According to police they tapped on the window of Henry’s car and ‘he suddenly sped off hitting an officer and putting his life in danger‘. Police claimed they were fearing for their lives as one officer was supposedly clinging to the hood of the car, thus compelling them to shoot and kill Henry. Note this is the story the police told and its been debunked by dozens of witnesses on the scene.

According to passenger Brandon Cox and witnesses to the horrific scene, cops tapped on the window and Henry slowly drove off believing he was being ordered move away from the fire lane. He didn’t speed off and no officer was hit and left clinging to his windshield, yet shots were fired into the vehicle killing Henry. This was a popular well mannered young man who was not a known troublemaker, had no criminal record and who was unarmed.
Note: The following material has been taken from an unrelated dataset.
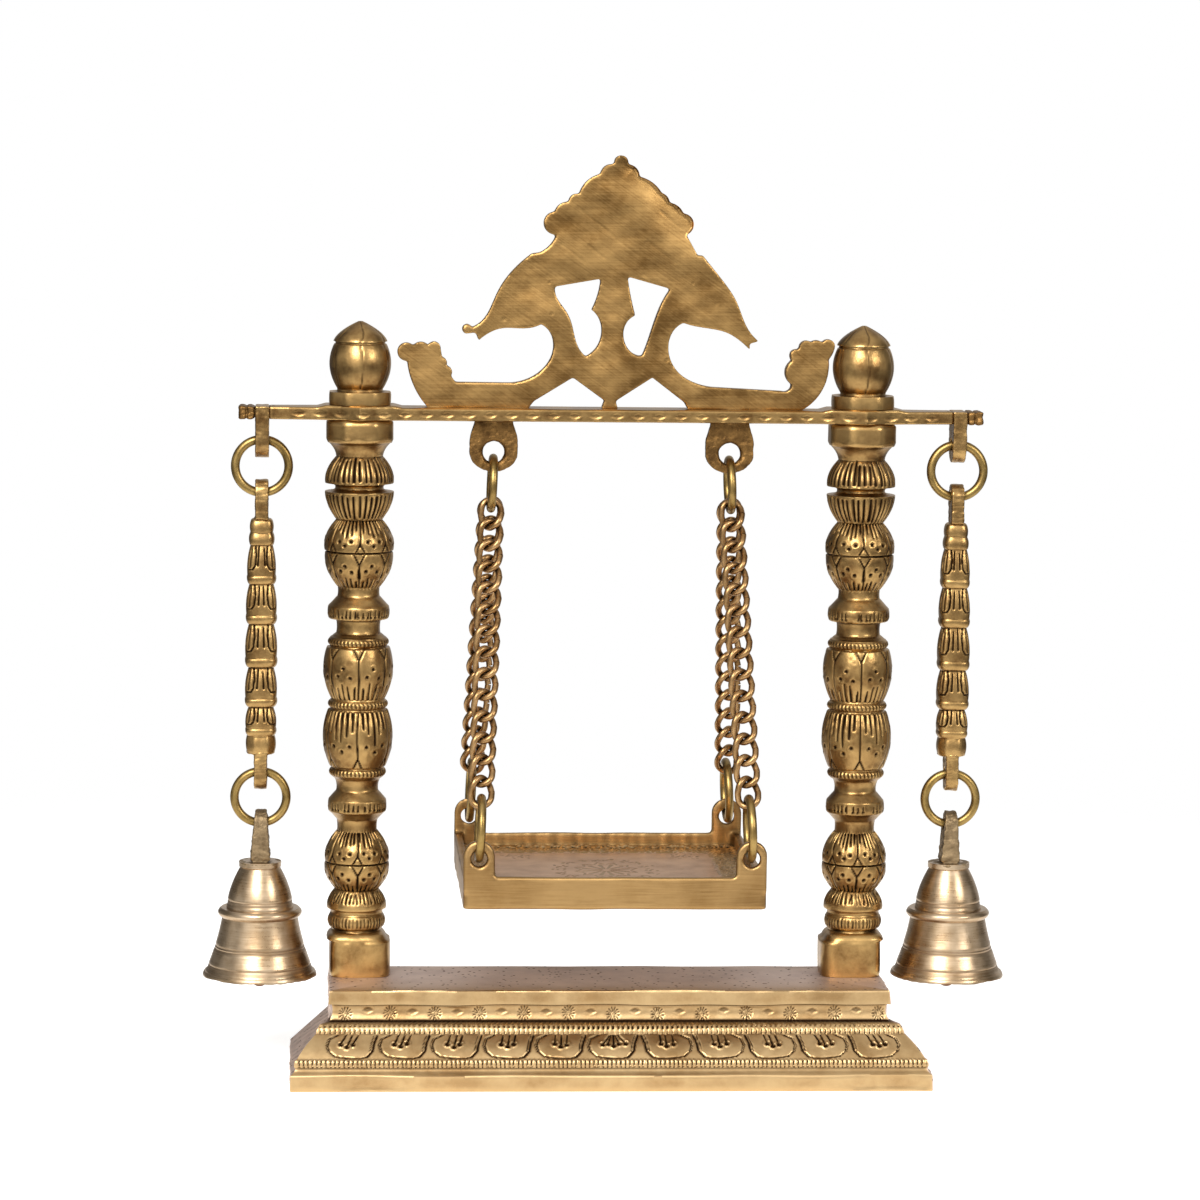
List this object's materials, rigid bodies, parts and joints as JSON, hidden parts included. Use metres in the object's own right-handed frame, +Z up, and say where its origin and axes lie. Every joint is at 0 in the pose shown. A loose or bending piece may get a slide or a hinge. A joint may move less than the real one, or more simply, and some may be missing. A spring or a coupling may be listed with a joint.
{
  "type": "jhoola swing",
  "caption": "Table-top brass swing: crossbar on turned pillars over a stepped base, with a tray seat on chains, a pierced peacock crest and hanging bells.",
  "frame": {"origin": "on the floor, midway between the pillars, in the plane of their axes", "axes": "+X to the right as seen from the front, +Z up, the front of the base faces -Y"},
  "size_m": [0.2678, 0.1034, 0.3022],
  "materials": {
    "cast_brass": "polished front, as-cast ends and top",
    "chased_brass": "polished and punched, dark in the recesses",
    "brushed_brass": "brushed",
    "dark_brass": "as cast, toned",
    "wire_brass": "drawn wire, toned",
    "bell_brass": "turned",
    "fastener_steel": "machined"
  },
  "bodies": {
    "frame": {"base": "cast_brass", "base_screws": "fastener_steel", "base_washers": "fastener_steel", "bell_strap_left": "chased_brass", "bell_strap_right": "chased_brass", "crest": "brushed_brass", "crossbar": "chased_brass", "end_knob_left": "chased_brass", "end_knob_right": "chased_brass", "finial_left": "chased_brass", "finial_right": "chased_brass", "pillar_left": "chased_brass", "pillar_right": "chased_brass", "swing_eye_left": "dark_brass", "swing_eye_right": "dark_brass", "top_studs": "fastener_steel"},
    "swing_rings": {"swing_ring_left": "wire_brass", "swing_ring_right": "wire_brass"},
    "chains_left": {"chain_front_left": "wire_brass", "chain_back_left": "wire_brass", "seat_ring_front_left": "wire_brass", "seat_ring_back_left": "wire_brass"},
    "chains_right": {"chain_front_right": "wire_brass", "chain_back_right": "wire_brass", "seat_ring_front_right": "wire_brass", "seat_ring_back_right": "wire_brass"},
    "seat": {"seat": "brushed_brass"},
    "upper_ring_left": {"upper_ring_left": "wire_brass"},
    "bead_bar_left": {"bead_bar_left": "chased_brass"},
    "lower_ring_left": {"lower_ring_left": "wire_brass"},
    "bell_left": {"bell_left": "bell_brass"},
    "clapper_left": {"clapper_left": "bell_brass"},
    "upper_ring_right": {"upper_ring_right": "wire_brass"},
    "bead_bar_right": {"bead_bar_right": "chased_brass"},
    "lower_ring_right": {"lower_ring_right": "wire_brass"},
    "bell_right": {"bell_right": "bell_brass"},
    "clapper_right": {"clapper_right": "bell_brass"}
  },
  "joints": [
    {"name": "swing", "type": "hinge", "parent": "frame", "child": "swing_rings", "pos_m": [0, 0, 0.1995], "axis": [1, 0, 0], "range_deg": [-45, 45]},
    {"name": "sway", "type": "hinge", "parent": "swing_rings", "child": "chains_left", "pos_m": [-0.03967, 0, 0.18634], "axis": [0, 1, 0], "range_deg": [-6, 6]},
    {"name": "sway_right", "type": "hinge", "parent": "swing_rings", "child": "chains_right", "pos_m": [0.03967, 0, 0.18634], "axis": [0, 1, 0], "range_deg": [-6.5, 6.5]},
    {"name": "seat_level", "type": "hinge", "parent": "chains_left", "child": "seat", "pos_m": [-0.0442, 0, 0.07653], "axis": [0, 1, 0], "range_deg": [-6, 6]},
    {"name": "upper_ring_swing_left", "type": "hinge", "parent": "frame", "child": "upper_ring_left", "pos_m": [-0.115, 0, 0.20805], "axis": [1, 0, 0], "range_deg": [-50, 50]},
    {"name": "bead_bar_swing_left", "type": "hinge", "parent": "upper_ring_left", "child": "bead_bar_left", "pos_m": [-0.115, 0, 0.1993], "axis": [0, 1, 0], "range_deg": [-0.6, 30]},
    {"name": "lower_ring_swing_left", "type": "hinge", "parent": "bead_bar_left", "child": "lower_ring_left", "pos_m": [-0.115, 0, 0.09795], "axis": [1, 0, 0], "range_deg": [-50, 50]},
    {"name": "bell_swing_left", "type": "hinge", "parent": "lower_ring_left", "child": "bell_left", "pos_m": [-0.115, 0, 0.08937], "axis": [0, 1, 0], "range_deg": [-1.4, 30]},
    {"name": "clapper_swing_left", "type": "hinge", "parent": "bell_left", "child": "clapper_left", "pos_m": [-0.115, 0, 0.0576], "axis": [1, 0, 0], "range_deg": [-20, 20]},
    {"name": "upper_ring_swing_right", "type": "hinge", "parent": "frame", "child": "upper_ring_right", "pos_m": [0.115, 0, 0.20805], "axis": [1, 0, 0], "range_deg": [-50, 50]},
    {"name": "bead_bar_swing_right", "type": "hinge", "parent": "upper_ring_right", "child": "bead_bar_right", "pos_m": [0.115, 0, 0.1993], "axis": [0, -1, 0], "range_deg": [-0.6, 30]},
    {"name": "lower_ring_swing_right", "type": "hinge", "parent": "bead_bar_right", "child": "lower_ring_right", "pos_m": [0.115, 0, 0.09795], "axis": [1, 0, 0], "range_deg": [-50, 50]},
    {"name": "bell_swing_right", "type": "hinge", "parent": "lower_ring_right", "child": "bell_right", "pos_m": [0.115, 0, 0.08937], "axis": [0, -1, 0], "range_deg": [-1.4, 30]},
    {"name": "clapper_swing_right", "type": "hinge", "parent": "bell_right", "child": "clapper_right", "pos_m": [0.115, 0, 0.0576], "axis": [1, 0, 0], "range_deg": [-20, 20]}
  ],
  "couplings": [
    {"joint": "sway_right", "follows": "sway", "ratio": 1},
    {"joint": "seat_level", "follows": "sway", "ratio": -0.89744}
  ]
}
Our hearts go out to Pace University football player 20 year old Danroy Henry who gunned down by police & handcuffed while he lay dying. Thousands came out for his vigil. This week's Pace games were canceled

After the car was stopped/crashed, Henry was pulled out and handcuffed while he lay on the ground dying. His friends rushed to his aid and were tasered and handcuffed by Mt Pleasant police. . Some of his friends knew CPR and wanted to keep him alive. They were in shock he was shot by the police. It was only after witnesses, many of them white screamed at police that what they did was wrong that they relented and took the handcuffs off the mortally wounded Henry.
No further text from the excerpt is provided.